Both told me that they think their relationship is likely better off than other families’ because of the amount of effort they have to put into maintaining it. The struggle results in a relationship that is more loving, more open, and more constructive than other mother-son relationships that people may take for granted. But it’s also a journey that’s hardly over.

On the album, Zach tees up the question of whether his parents would someday attend his wedding, and at the end of our group interview, I took the chance of asking Patty directly — which caught both of them off guard.

“Well that’s a bridge we have to cross when the time comes,” she said. “Is that fair?”

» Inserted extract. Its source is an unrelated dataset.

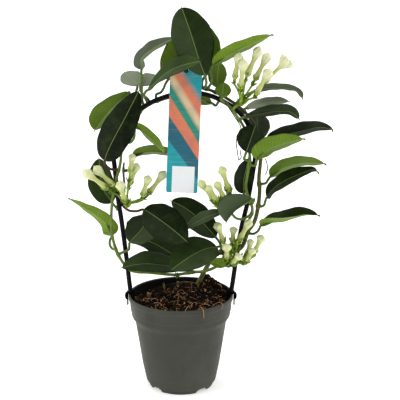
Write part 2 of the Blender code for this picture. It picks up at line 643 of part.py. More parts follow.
def leaf(row, paths, parts):
    """A closed loft: round petiole from the shoot to the blade, then the folded blade to its tip."""
    name, width, face, fold, belly, elbows, midrib = row
    first = elbows[0] if elbows else midrib[0]
    foot, shoot_radius = nearest_shoot(np.array(first, float), paths)
    path = smooth([tuple(foot)] + elbows + midrib)
    blade_start = distances(path)[12 * (len(elbows) + 1)]
    kept = clear_of(path, foot, shoot_radius + GAP + 0.25)
    blade_start -= distances(path)[-1] - distances(kept)[-1]
    path, length = kept, distances(kept)[-1]
    places = list(np.linspace(0, blade_start, 2 + max(1, len(elbows)), endpoint=False))
    places += [blade_start + (length - blade_start) * s for s in (0.0,) + BLADE_STATIONS]
    centres = at(path, places)
    tangents = [unit(at(path, [min(s + 1, length)])[0] - at(path, [max(s - 1, 0)])[0]) for s in places]
    blade_from = len(places) - len(BLADE_STATIONS) - 1
    ups = [square_to(d, t) for d, t in zip(facing(face, len(BLADE_STATIONS) + 1), tangents[blade_from:])]
    ups = carried(ups[0], tangents[:blade_from][::-1])[::-1] + ups
    rings = []
    for k, (centre, tangent, up) in enumerate(zip(centres, tangents, ups)):
        side = np.cross(tangent, up)
        if k <= blade_from:
            rings.append(leaf_ring(centre, side, up, PETIOLE_RADIUS, 0, 2 * PETIOLE_RADIUS, 0.7))
            continue
        half = blade_half_width(BLADE_STATIONS[k - blade_from - 1], width, belly)
        rings.append(leaf_ring(centre, side, up, half, fold, BLADE_THICKNESS, 0.5))
    return add_object("leaf_" + name, loft(rings, path[0], path[-1]), parts, "leaf")


# ---------------------------------------------------------------- flowers

def bud(origin, foot, end, head):
    """Mesh of one bud with its pedicel, from the end of the stalk to the end of the head."""
    origin, foot, end = (np.array(p, float) for p in (origin, foot, end))
    axis = unit(end - foot)
    length = np.linalg.norm(end - foot)
    bend = foot - axis * min(4.0, np.linalg.norm(foot - origin) * 0.3)
    pedicel = smooth([origin, (origin + bend) / 2 + 0.1 * (bend - origin) * axis, bend, foot])
    reach = distances(pedicel)[-1]
    centres = list(at(pedicel, [0, reach * 0.5, reach * 0.85]))
    radii = [PEDICEL_RADIUS] * 3
    for share, tube, bulb in BUD_PROFILE:
        centres.append(foot + axis * length * share)
        radii.append(TUBE_RADIUS * tube + head * bulb)
    centres = np.array(centres)
    tangents = directions(centres)
    sides = carried(np.array([1.0, 0.3, 0.2]), tangents)
    rings = [round_ring(c, s, np.cross(t, s), r) for c, s, t, r in zip(centres, sides, tangents, radii)]
    return loft(rings, origin - tangents[0] * 0.5, end)


def cluster(name, paths, parts, cutters):
    """One grown piece: the stalk and all of its buds joined."""
    origin, buds = CLUSTERS[name]
    origin = np.array(origin, float)
    foot, shoot_radius = nearest_shoot(origin, paths)
    line = np.linspace(foot, origin, 12)
    line = clear_of(line, foot, shoot_radius + GAP + 0.25)[[0, -1]]
    tangent = unit(origin - foot)
    side = square_to(np.array([1.0, 0.2, 0.1]), tangent)
    rings = [round_ring(p, side, np.cross(tangent, side), STALK_RADIUS) for p in line]
    obj = add_object(name, loft(rings, line[0], origin + tangent * 1.6), parts, "flowers")
    joined = bpy.data.collections.new(name + "_buds")
    cutters.children.link(joined)
    for k, (base, end, head) in enumerate(buds):
        add_cutter(f"{name}_bud_{k}", bud(origin, base, end, head), joined)
    boolean(obj, "UNION", joined)
    return obj


def main():
    clear_scene()
    parts = new_collection("potted_madagascar_jasmine")
    cutters = new_collection("cutters", hidden=True)
    paths = shoot_paths()

    pot(parts, cutters)
    ground = soil(parts)
    main_foot = evenly(paths["stem_right"], SHOOT_SPACING)[:5]
    soil_pocket(ground, main_foot, SHOOTS["stem_right"][0] + GAP + 0.1, cutters)
    for name, (points, radius) in STUBS.items():
        soil_pocket(ground, points, radius + GAP, cutters)
        rod(name, points, [radius] * len(points), parts, "stub")
    for side in (-1, 1):
        pocket = add_cutter("saddle_pocket", box_mesh((SADDLE_PLATE + 4, SADDLE_WIDTH + 1, 40)), cutters)
        pocket.location = Vector((55.2 * side, 0, 103)) * MM
        boolean(ground, "DIFFERENCE", pocket)

    hoop(parts, cutters)
    tag(parts, cutters)
    tag_hook(parts)
    for name, points in TIES.items():
        tie(name, points, parts)
    for name, path in paths.items():
        shoot(name, path, parts)
    for row in LEAVES:
        leaf(row, paths, parts)
    for name in CLUSTERS:
        cluster(name, paths, parts, cutters)


if __name__ == "__main__":
    main()
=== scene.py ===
"""Dresses a potted madagascar jasmine: waxy leaves, flower sprays, shoots, hoop, tag, pot and soil.

Every operator builds one kind of piece round the solid model of the plant, in metres. Places and
sizes come from the solid model; the settings hold the finer detail and the colours.
"""

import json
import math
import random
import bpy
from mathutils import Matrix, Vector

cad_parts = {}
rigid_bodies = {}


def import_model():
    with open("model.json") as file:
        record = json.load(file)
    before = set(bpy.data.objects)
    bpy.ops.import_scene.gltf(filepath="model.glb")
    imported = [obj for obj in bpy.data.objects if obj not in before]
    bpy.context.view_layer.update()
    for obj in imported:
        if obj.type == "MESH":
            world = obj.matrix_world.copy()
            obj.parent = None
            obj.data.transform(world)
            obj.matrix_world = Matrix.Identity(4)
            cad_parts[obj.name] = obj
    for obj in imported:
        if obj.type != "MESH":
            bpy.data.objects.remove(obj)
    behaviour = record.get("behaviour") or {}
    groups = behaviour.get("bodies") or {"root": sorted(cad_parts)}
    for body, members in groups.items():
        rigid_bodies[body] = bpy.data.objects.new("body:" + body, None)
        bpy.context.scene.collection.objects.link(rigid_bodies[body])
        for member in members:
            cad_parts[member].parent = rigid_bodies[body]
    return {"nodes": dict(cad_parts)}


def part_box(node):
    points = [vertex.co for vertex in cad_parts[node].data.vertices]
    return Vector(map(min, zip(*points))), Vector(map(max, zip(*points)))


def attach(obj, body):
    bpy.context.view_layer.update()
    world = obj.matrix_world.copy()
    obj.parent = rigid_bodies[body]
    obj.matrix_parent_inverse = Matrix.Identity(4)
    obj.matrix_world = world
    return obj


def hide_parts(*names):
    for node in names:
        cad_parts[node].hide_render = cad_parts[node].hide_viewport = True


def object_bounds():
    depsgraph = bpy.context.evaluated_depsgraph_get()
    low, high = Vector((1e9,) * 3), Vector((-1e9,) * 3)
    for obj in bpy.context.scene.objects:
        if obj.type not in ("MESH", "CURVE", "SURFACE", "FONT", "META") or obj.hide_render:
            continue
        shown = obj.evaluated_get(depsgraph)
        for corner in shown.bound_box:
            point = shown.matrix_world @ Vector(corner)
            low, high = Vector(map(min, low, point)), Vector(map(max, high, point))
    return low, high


bl_info = {
    "name": "Potted Jasmine",
    "version": (1, 0, 0),
    "blender": (4, 5, 0),
    "location": "3D View > Sidebar > Jasmine",
    "description": "Builds the leaves, flowers, shoots, pot and stage of a potted madagascar jasmine",
    "category": "Add Mesh",
}

import bmesh
import bpy
import numpy as np
from bpy.props import FloatProperty, FloatVectorProperty, IntProperty, PointerProperty
from mathutils import Matrix, Vector

for startup_item in list(bpy.data.objects):
    bpy.data.objects.remove(startup_item, do_unlink=True)
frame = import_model()
SOLID_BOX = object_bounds()

MM = 0.001
TURN = 2 * math.pi
FLAT = 0.1                # metres along a surface for one UV unit
ROUND = 8                 # points in every section of the solid leaves, shoots and buds
BLADE_SECTIONS = 6        # sections of a solid leaf between its petiole and its tip
WELD = 1e-6               # points of a solid closer than this are one point
EDGE_ROOM = 1.0 * MM      # how far the dry points of leaves stay inside the solid model's box
WHITE = (1, 1, 1, 1)


def shade(red, green, blue):
    """A linear colour from its three 0 to 255 display values."""
    parts = (c / 255 for c in (red, green, blue))
    return tuple(c / 12.92 if c < 0.04 else ((c + 0.055) / 1.055) ** 2.4 for c in parts)


def scaled(tint, factor):
    return tuple(c * factor for c in tint)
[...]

“You better be there,” Zach insisted.

“I didn’t say I wouldn’t be there, I just said that’s just something that with time, you know, we’ll cross that bridge when we get there. I’m not just going to say, ‘No, I would never,’ and I’m not going to say, ‘Yes I would.’ I’m just going to say we’ll cross that bridge when we get there.”

As Zach pressed a bit more, she admitted she wouldn’t let it burn their relationship, but she explained it was just a question she had never thought about before — and wasn’t done thinking about.

“Well, there will be a seat for you,” Zach replied. Diffusing the tension, he added, “But I don’t know if anybody’s going to put up with me; that’s the bigger question.”

Even if it’s still a work in progress, it’s not lost on Patty that the work she and Zach are putting into their relationship could be a model for other families. Before we ended the call, she remarked, “Personally, I feel if I can impact just one person in this world — even if it’s just my kid — then it’s all worth it.”

If Zach’s thoughtfulness and humor — dirty or otherwise — is any indication, she has nothing to worry about.